La Macronie n’en est plus à une perversion sémantique près. Les accusations en islamo-gauchisme portées sans suite par Frédérique Vidal et Jean-Michel Blanquer avaient déjà considérablement ranci ce qui reste, aujourd’hui, de débat politique. Les procès tous azimuts en wokisme ont fait du paysage politique français la risée, entre autres, de ses voisins européens, bien incapables de comprendre ce que ce néologisme franglais pouvait bien signifier, et pourquoi il succédait à la tout aussi obscure panique face à ladite « théorie du genre ». Et Gérald Darmanin de s’emparer à nouveau d’une expression venue tout droit de l’extrême-droite : le « terrorisme intellectuel ». Victor Hugo, plaidant dans ses Misérables pour un monde idéal, où « ni despotisme, ni terrorisme » ne viendraient menacer un peuple libre, en aurait certainement pleuré, de rage ou de chagrin. Il n’est pourtant pas si loin, le temps où le Robert définissait le terme « terrorisme » ainsi : « gouvernement par la terreur », description bien plus proche de l’obstination sans bornes de l’exécutif que des rares débordements pointés du doigt.
Une histoire de violence
Nul besoin cependant d’observer la surdité criminelle de l’État à des revendications pourtant légitimes, ou l’éternelle violence d’une classe de possédants à l’égard d’un peuple plus paupérisé que jamais, pour constater envers qui la violence symbolique se déploie. Car la violence physique écrase déjà ceux qu’on accuse d’être des « casseurs professionnels » : ce manifestant plaqué au sol et déshabillé par un policier en pleine rue à Lyon, jeudi dernier ; ce militant de Sud Rail qui ne recouvrera pas la vue de son œil gauche ; ces étudiantes victimes de violences sexuelles à Lyon il y a deux semaines ; et le pronostic vital de Serge D., toujours engagé.
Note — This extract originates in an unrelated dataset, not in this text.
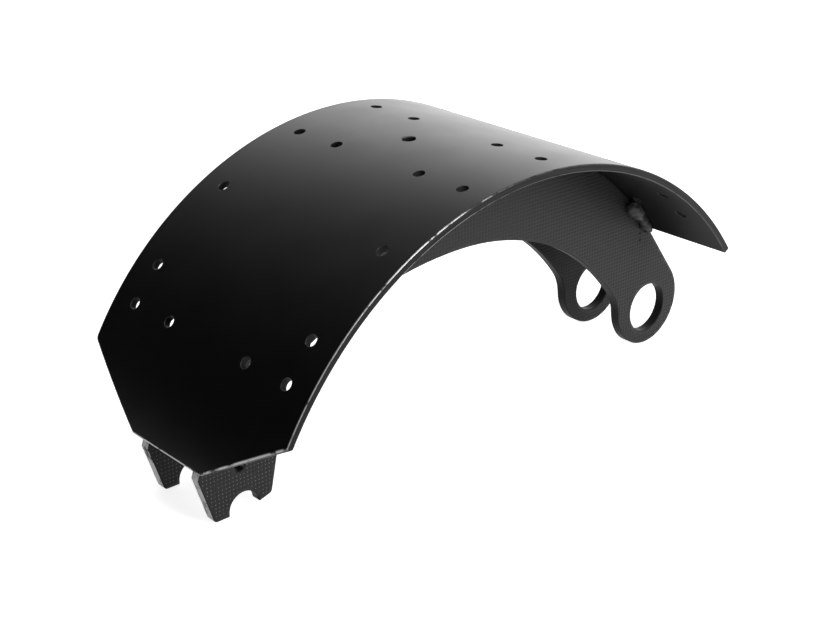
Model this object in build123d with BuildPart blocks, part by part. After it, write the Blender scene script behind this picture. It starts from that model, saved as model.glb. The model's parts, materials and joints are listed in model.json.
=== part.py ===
"""Brake shoe of a truck's drum brake: a rolled table welded on two stamped webs.

The origin is the middle of the anchor pin's bore. +Y runs along the pin, +Z is up, and the cam end
lies towards -X. The shoe stands on the eyes at its anchor end and on the feet at its cam end.
Sketches of upright plates count from the drum's axis, and angles turn about it from +X to +Z.
"""

import os
from math import acos, atan2, cos, degrees, hypot, radians, sin

from build123d import *

# Anchor pin: its bore through both webs
pin_bore_diameter = 30.0
pin_depth = 25.5  # from the table's outside to the pin's middle
pin_angle = 19.2

# Table: the curved plate under the linings
table_radius = 187.5  # outside, where the linings seat
table_thickness = 4.0
table_width = 164.0
table_anchor_angle = 35.1
table_cam_angle = 160.5
table_cam_width = 59.0
table_taper_angle = 10.2  # how far before the cam end its sides turn in
table_side_round = 3.0
table_cam_round = 2.5
table_anchor_round = 1.0
table_edge_bevel = 0.3

# Rivet holes: two linings, each held by rows of four, two, two and four
rivet_hole_diameter = 6.5
rivet_middle_angle = 93.5
rivet_row_pitch = 16.7  # degrees
rivet_end_row_pitch = 7.1  # degrees
rivet_outer_spacing = 128.0
rivet_inner_spacing = 65.0
middle_hole_diameter = 7.5
middle_hole_y = 5.6

# Webs: the two upright plates
web_thickness = 6.0
web_gap = 38.0
web_crown_depth = 52.0
web_crown_x = -2.4  # the arch is flatter on the cam's side of its crown
web_overhang_angle = 1.5  # how far the webs reach past the table's cam end
web_edge_bevel = 0.25

# Anchor eye: its rim is centred a little above the bore
eye_radius = 26.2
eye_rim_rise = 3.4
eye_throat_angle = 168.6  # where the arch runs into the rim, about the rim's centre
eye_throat_radius = 28.0

# Cam end: places count from the foot's outer corner
foot_inset = 8.2  # from the webs' corner at the table
foot_round = 2.5
seat_diameter = 18.0
seat_x = 18.0
seat_z = 1.8
seat_lip_angle = 67.7  # where the round seat ends, about its centre
relief_x = 22.5
relief_z = 7.5
lobe_tip_x = 27.4
lobe_tip_z = 2.0
lobe_heel_x = 34.9
lobe_heel_z = 4.3
lobe_round = 2.2
tip_throat_x = 49.0
tip_throat_z = 70.0
tip_throat_radius = 12.0
spring_hole_diameter = 6.5
spring_hole_x = 16.2
spring_hole_z = 26.0

# Weld beads: short runs in the corner of web and table, counted from the table's ends
bead_web_leg = 5.5
bead_table_leg = 8.7
bead_rise = 1.2  # how far it bulges past the straight line from leg to leg
bead_end_bevel = 2.0
bead_length_angle = 7.2
bead_anchor_inset_angle = 0.3
bead_cam_inset_angle = 2.0

# Worked out from the above
table_arc_angle = table_cam_angle - table_anchor_angle
web_radius = table_radius - table_thickness
crown_z = web_radius - web_crown_depth
pin_x = (table_radius - pin_depth) * cos(radians(pin_angle))
pin_z = (table_radius - pin_depth) * sin(radians(pin_angle))
eye_x = pin_x
eye_z = pin_z + eye_rim_rise
stand_z = eye_z - eye_radius
web_face_y = web_gap / 2 + web_thickness
web_cam_angle = table_cam_angle + web_overhang_angle


def on_circle(x, z, radius, angle):
    """A point of a circle about (x, z)."""
    return (x + radius * cos(radians(angle)), z + radius * sin(radians(angle)))


def from_foot(across, up):
    """A point of the cam end, counted from the foot's outer corner."""
    return (foot_corner[0] + across, foot_corner[1] + up)


def drum_plane(y):
    """The upright plane at y whose own origin is on the drum's axis, with +X right and +Z up."""
    return Plane(origin=(-pin_x, y, -pin_z), x_dir=(1, 0, 0), z_dir=(0, -1, 0))


def table_plane(angle):
    """The plane that touches the table's outside at an angle, with its own x along the drum's axis."""
    x, z = on_circle(-pin_x, -pin_z, table_radius, angle)
    return Plane(origin=(x, 0, z), x_dir=(0, 1, 0), z_dir=(cos(radians(angle)), 0, sin(radians(angle))))


os.makedirs("parts", exist_ok=True)

# ---- Table ----

# The sides turn in over this stretch, a triangle cut off each corner of the blank
corner_middle_angle = table_cam_angle - table_taper_angle / 2
corner_half_length = table_radius * sin(radians(table_taper_angle / 2))
corner_side = table_width / 2
corner_end = table_cam_width / 2
cut_depth = 2 * table_thickness

with BuildPart() as table:
    with BuildSketch(drum_plane(table_width / 2)):
        with BuildLine():
            outside = CenterArc((0, 0), table_radius, table_anchor_angle, table_arc_angle)
            inside = CenterArc((0, 0), web_radius, table_anchor_angle, table_arc_angle)
            Line(outside @ 0, inside @ 0)
            Line(outside @ 1, inside @ 1)
        make_face()
    extrude(amount=table_width)

    # Cut-off corners at the cam end; a cut reaches past the blank's edges by one thickness
    past = table_thickness
    slope = (corner_side - corner_end) / (2 * corner_half_length)
    with BuildSketch(table_plane(corner_middle_angle)):
        with BuildLine():
            Polyline(
                (corner_side + slope * past, -corner_half_length - past),
                (corner_end - slope * past, corner_half_length + past),
                (corner_side + slope * past, corner_half_length + past),
                close=True,
            )
        make_face()
        mirror(about=Plane.YZ)
    extrude(amount=cut_depth, both=True, mode=Mode.SUBTRACT)

    # Round corners, and both faces bevelled all round
    through_sheet = table.edges().filter_by(lambda edge: edge.length < 1.5 * table_thickness)
    cam_corners, side_corners, anchor_corners = [
        through_sheet.sort_by(Axis.X)[first : first + 2] for first in (0, 2, 4)
    ]
    fillet(cam_corners, table_cam_round)
    fillet(side_corners, table_side_round)
    fillet(anchor_corners, table_anchor_round)
    sheet_faces = table.faces().sort_by(SortBy.AREA)[-2:]
    chamfer(sheet_faces.edges(), table_edge_bevel)

    # Rivet rows, counted from the middle of the arc to both ends
    for end in (-1, 1):
        for row in (0.5, 1.5, 2.5, 2.5 + rivet_end_row_pitch / rivet_row_pitch):
            spacings = [rivet_outer_spacing]
            if row not in (1.5, 2.5):
                spacings.append(rivet_inner_spacing)
            with BuildSketch(table_plane(rivet_middle_angle + end * row * rivet_row_pitch)):
                for spacing in spacings:
                    with GridLocations(spacing, 0, 2, 1):
                        Circle(rivet_hole_diameter / 2)
            extrude(amount=cut_depth, both=True, mode=Mode.SUBTRACT)

    with BuildSketch(table_plane(rivet_middle_angle)):
        with Locations((middle_hole_y, 0)):
            Circle(middle_hole_diameter / 2)
    extrude(amount=cut_depth, both=True, mode=Mode.SUBTRACT)

table.part.label = "table"
export_step(table.part, "parts/table.step")

# ---- Webs ----

# A straight edge runs from the table's anchor end to where it touches the eye's rim
anchor_corner = on_circle(0, 0, web_radius, table_anchor_angle)
corner_from_eye = (anchor_corner[0] - eye_x, anchor_corner[1] - eye_z)
corner_direction = degrees(atan2(corner_from_eye[1], corner_from_eye[0]))
shoulder_angle = corner_direction - degrees(acos(eye_radius / hypot(*corner_from_eye)))
shoulder = on_circle(eye_x, eye_z, eye_radius, shoulder_angle)

eye_throat = on_circle(eye_x, eye_z, eye_radius, eye_throat_angle)
cam_corner = on_circle(0, 0, web_radius, web_cam_angle)
arch_crown = (web_crown_x, crown_z)
foot_x = cam_corner[0] + foot_inset
foot_corner = (foot_x, stand_z)
seat = from_foot(seat_x, seat_z)
relief = from_foot(relief_x, relief_z)
lobe_tip = from_foot(lobe_tip_x, lobe_tip_z)
lobe_heel = from_foot(lobe_heel_x, lobe_heel_z)
tip_throat = from_foot(tip_throat_x, tip_throat_z)
spring_hole = from_foot(spring_hole_x, spring_hole_z)

# The roller seat opens downwards: an upright wall at the foot, a flared one at the lobe
seat_radius = seat_diameter / 2
seat_wall_x = seat[0] - seat_radius
seat_lip = on_circle(*seat, seat_radius, seat_lip_angle)
below_feet = stand_z - web_thickness

for web_name, first_face_y in (("right_web", -web_gap / 2), ("left_web", web_face_y)):
    with BuildPart() as web:
        with BuildSketch(drum_plane(first_face_y)) as outline:
            with BuildLine():
                CenterArc((0, 0), web_radius, table_anchor_angle, web_cam_angle - table_anchor_angle)
                Line(anchor_corner, shoulder)
                CenterArc((eye_x, eye_z), eye_radius, shoulder_angle, eye_throat_angle - shoulder_angle - 360)
                TangentArc(arch_crown, eye_throat, tangent=(1, 0))
                TangentArc(arch_crown, tip_throat, tangent=(-1, 0))
                Polyline(tip_throat, lobe_heel, lobe_tip, (seat_wall_x, stand_z), foot_corner, cam_corner)
            make_face()
            for corner, radius in (
                (eye_throat, eye_throat_radius),
                (tip_throat, tip_throat_radius),
                (lobe_heel, lobe_round),
                (foot_corner, foot_round),
            ):
                fillet(outline.vertices().sort_by_distance(corner)[0], radius)
            with Locations(seat):
                Circle(seat_radius, mode=Mode.SUBTRACT)
            with BuildLine():
                Polyline(
                    seat,
                    (seat_wall_x, seat[1]),
                    (seat_wall_x, below_feet),
                    (lobe_tip[0], below_feet),
                    lobe_tip,
                    relief,
                    seat_lip,
                    close=True,
                )
            make_face(mode=Mode.SUBTRACT)
            with Locations((pin_x, pin_z)):
                Circle(pin_bore_diameter / 2, mode=Mode.SUBTRACT)
            with Locations(spring_hole):
                Circle(spring_hole_diameter / 2, mode=Mode.SUBTRACT)
        extrude(amount=web_thickness)
        plate_faces = web.faces().filter_by(Axis.Y).sort_by(SortBy.AREA)[-2:]
        chamfer(plate_faces.edges(), web_edge_bevel)

    web.part.label = web_name
    export_step(web.part, f"parts/{web_name}.step")

# ---- Weld beads ----

drum_axis = Axis((-pin_x, 0, -pin_z), (0, -1, 0))
bead_slant = hypot(bead_web_leg, bead_table_leg)

for side_name, side in (("right", -1), ("left", 1)):
    # The section's own x runs outwards from the drum's axis and its own y along it
    corner = (web_radius, side * web_face_y)
    web_toe = (web_radius - bead_web_leg, side * web_face_y)
    table_toe = (web_radius, side * (web_face_y + bead_table_leg))
    crest = (
        web_radius - bead_web_leg / 2 - bead_rise * bead_table_leg / bead_slant,
        side * (web_face_y + bead_table_leg / 2 + bead_rise * bead_web_leg / bead_slant),
    )
    for end_name, first_angle in (
        ("anchor", table_anchor_angle + bead_anchor_inset_angle),
        ("cam", table_cam_angle - bead_cam_inset_angle - bead_length_angle),
    ):
        outwards = (cos(radians(first_angle)), 0, sin(radians(first_angle)))
        along = (-sin(radians(first_angle)), 0, cos(radians(first_angle)))
        with BuildPart() as bead:
            with BuildSketch(Plane(origin=(-pin_x, 0, -pin_z), x_dir=outwards, z_dir=along)):
                with BuildLine():
                    Line(web_toe, corner)
                    Line(corner, table_toe)
                    ThreePointArc(table_toe, crest, web_toe)
                make_face()
            revolve(axis=drum_axis, revolution_arc=bead_length_angle)
            end_faces = bead.faces().filter_by(lambda face: abs(face.normal_at().Y) < 0.01)
            end_faces = end_faces.filter_by(GeomType.PLANE)
            chamfer([face.edges().sort_by(SortBy.LENGTH)[-1] for face in end_faces], bead_end_bevel)

        bead.part.label = f"{side_name}_{end_name}_weld"
        export_step(bead.part, f"parts/{bead.part.label}.step")
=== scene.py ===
import json
from math import atan2, ceil, cos, hypot, pi, radians, sin, tan

import bmesh
import bpy
from bpy.props import FloatProperty, FloatVectorProperty, IntProperty, PointerProperty
from mathutils import Matrix, Vector, noise


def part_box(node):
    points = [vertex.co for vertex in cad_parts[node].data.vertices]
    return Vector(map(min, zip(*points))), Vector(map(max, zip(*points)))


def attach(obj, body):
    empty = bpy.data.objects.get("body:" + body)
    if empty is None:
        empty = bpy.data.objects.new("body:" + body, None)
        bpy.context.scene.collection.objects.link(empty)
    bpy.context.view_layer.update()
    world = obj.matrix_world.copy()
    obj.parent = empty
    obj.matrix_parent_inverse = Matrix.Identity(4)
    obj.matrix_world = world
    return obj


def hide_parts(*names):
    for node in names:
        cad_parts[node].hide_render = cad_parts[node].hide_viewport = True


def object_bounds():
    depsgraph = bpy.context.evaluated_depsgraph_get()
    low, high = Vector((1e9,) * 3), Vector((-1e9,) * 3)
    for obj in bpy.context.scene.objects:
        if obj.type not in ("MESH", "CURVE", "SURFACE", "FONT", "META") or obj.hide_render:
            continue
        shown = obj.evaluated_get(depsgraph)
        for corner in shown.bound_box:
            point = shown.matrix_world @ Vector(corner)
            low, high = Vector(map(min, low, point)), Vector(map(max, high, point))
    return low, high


bl_info = {
    "name": "Brake Shoe",
    "version": (1, 0, 0),
    "blender": (4, 5, 0),
    "location": "View3D > Sidebar > Brake Shoe",
    "description": "Rolled table, dimpled webs, weld beads, black enamel and a studio for the brake shoe",
    "category": "Object",
}

# The frame's axes: +Y along the anchor pin, +Z up, the cam end towards -X. Sizes are in metres.
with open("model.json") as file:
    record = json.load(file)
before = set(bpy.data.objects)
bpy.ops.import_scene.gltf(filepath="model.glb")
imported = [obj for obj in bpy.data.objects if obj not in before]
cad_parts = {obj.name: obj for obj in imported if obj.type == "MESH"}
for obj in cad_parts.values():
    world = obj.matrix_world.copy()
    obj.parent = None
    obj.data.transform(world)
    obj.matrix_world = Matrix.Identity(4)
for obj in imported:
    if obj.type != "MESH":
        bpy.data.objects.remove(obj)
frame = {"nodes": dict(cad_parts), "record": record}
frame_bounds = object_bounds()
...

Pour eux, et pour tant d’autres victimes de violences policières, l’avenir ne pourra se concevoir sans une résistance de la langue, de la littérature, de la culture. De cette culture où les Réactions Françaises habilement dénoncées par François Krug n’ont que trop infusé.
C’est aussi au nom de ces laissés-pour-compte de quartiers isolés et fragilisés qu’il faudra lutter. Pour les morts et blessés, si jeunes, victimes des fusillades de ce dimanche. Contre cette terreur-là, il est urgent d’agir – et de trouver les mots qui s’imposent.